Re: Spread the word about using unsuspecting teachers
Posted by sue on 4/16/04

    Please read this and spread the word....

    An Indian tribe has forced distributors of an Arab studies guide for U.S. teachers to remove
    an inaccurate passage that says Muslim explorers preceded Christopher Columbus to North
    America and became Algonquin chiefs.
    Peter DiGangi, director of Canada's Algonquin Nation Secretariat in Quebec, called claims
    in the book, the "Arab World Studies Notebook," "preposterous" and "outlandish," saying
    nothing in the tribe's written or oral history support them.

    The 540-page book says the Muslim explorers married into the Algonquin tribe, resulting
    in 17th-century tribal chiefs named Abdul-Rahim and Abdallah Ibn Malik.
    Mr. DiGangi said the guide's author and editor, Audrey Shabbas, and the Middle East
    Policy Council (MEPC), a Washington advocacy group that promoted the curriculum to school
    districts in 155 U.S. cities, have been unresponsive to his concerns since November.
    But Ms. Shabbas said this week the passage was removed immediately from subsequent
    copies, and that she was "giving careful and thoughtful attention" on how to notify the 1,200
    teachers who have been given copies of the book in the past five years.
    "As the editor of the 'Notebook,' when I heard from Mr. DiGangi that a citation in the
    work was not borne out by either Native American written records or by oral traditions, I was
    grateful that the statement could so easily be removed," she said.
    She did not explain how the false information got into the curriculum.
    "There was no [scholarly] peer review," said Mr. DiGangi, who says he was never contacted
    after lodging his complaint. "It was so outlandish. It never should have gone to press."
    Jon Roth, MEPC's program manager, yesterday said the group has decided to remove the two-
    page chapter called "Early Muslim Exploration Worldwide: Evidence of Muslims in the New World
    Before Columbus."
    "It is not, nor has it ever been, our intention to spread lies or untruths," Mr.
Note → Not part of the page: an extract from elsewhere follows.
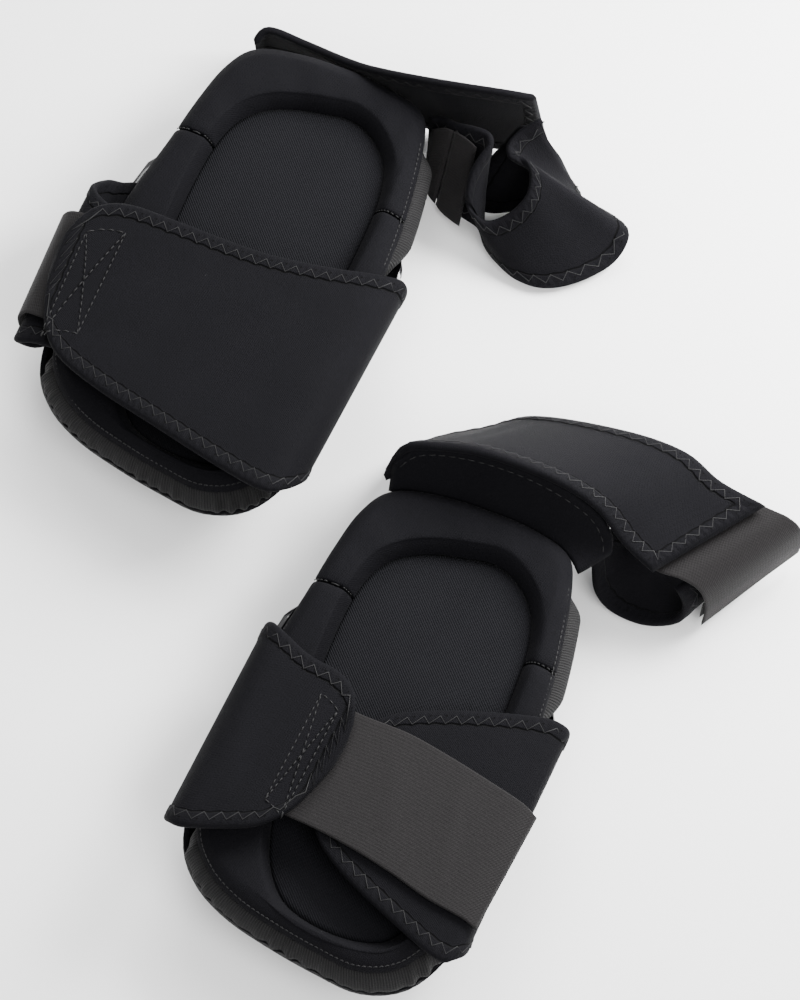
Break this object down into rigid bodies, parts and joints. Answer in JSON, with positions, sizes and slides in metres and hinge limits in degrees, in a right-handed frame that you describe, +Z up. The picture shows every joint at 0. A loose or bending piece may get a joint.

Roth
    said.
    Meanwhile, the Thomas B. Fordham Foundation this week issued a report that is critical
    of "Arab World Studies Notebook."
    The study, titled "The Stealth Curriculum: Manipulating America's History Teachers,"
    reviewed many curriculum supplements and "professional development" programs aimed at
    schoolteachers.
    "It appeared that the creation and dissemination of these materials, often through
    professional development institutes and [teacher] in-service programs, had fallen into the
    eager hands of interest groups and ideologues yearning to use America's public school
    classrooms to shape the minds of tomorrow's citizens by manipulating what today's teachers
    are introducing into the lessons of today's children," the Fordham study concluded.
    Mr. Roth said the "Arab World Studies Notebook" is the primary reference text used in the
    council's program of teacher workshops conducted by Ms. Shabbas, which have numbered more
    than 268 in 155 cities since 1987.
    The book, offered at a markdown of $15 from $49.95, has 90 readings and lesson plans
    covering the history and culture of the Arab world, the broader Middle East and Islam
    worldwide. "A lot of teachers use it," Mr. Roth said.
    Chester E. Finn Jr., Fordham Foundation president, said the new "cottage industry"
    of "predigested supplemental materials" and professional development for history and social
    studies teachers was intended to help teachers who had little or no background in certain
    areas, and because textbooks are often insufficient.
    "How could we expect them to handle complicated and emotionally charged subjects like the
    Holocaust and figure out what lessons to learn about it? To escort youngsters safely through
    the thicket of political correctness and ethnic politics that now surrounds such benign
    holidays as Columbus Day and Thanksgiving?" he asks in the preface of the foundation's
    report.
    The void in teachers' knowledge and instructional materials has been filled by
    publishers, universities, research groups and think tanks, advocacy groups, cable networks,
    film producers and itinerant teacher trainers, Mr. Finn said.
    "We know staggeringly little about how good these materials and workshops are — how
    accurate they are, whether the information they present is balanced and accurate. We know
    even less about the efficacy, value or intellectual integrity of innumerable workshops,
    institutes and training programs in which teachers participate," he said.
    The report, written by Sandra Stotsky, former senior associate commissioner of the
    Massachusetts Department of Education, described the "Arab World Studies Notebook"
    as "propaganda."
    The chapter written by Ms. Shabbas and Abdallah Hakim Quick claims that Muslims from
    Europe were the first to sail across the Atlantic and land in the New World, starting in 889,
    the report says.
    "The idea that English explorers met native Indian chiefs with Muslim names in the middle
    of the Northeast woodlands sounds almost like something a Hollywood film writer dreamed up
    for a spoof," the report says.
    The current 1998 edition of the "Notebook" has "no evidence or documentation to support
    key historical 'facts' that serve to advance their political views or religious beliefs," the
    report says.
    "One can only wonder if this has ever been questioned by the teachers who use its
    materials, or if they feel they must agree to any claim made by Muslims as an 'alternative
    perspective' or risk being labeled insensitive, Eurocentric, or racist."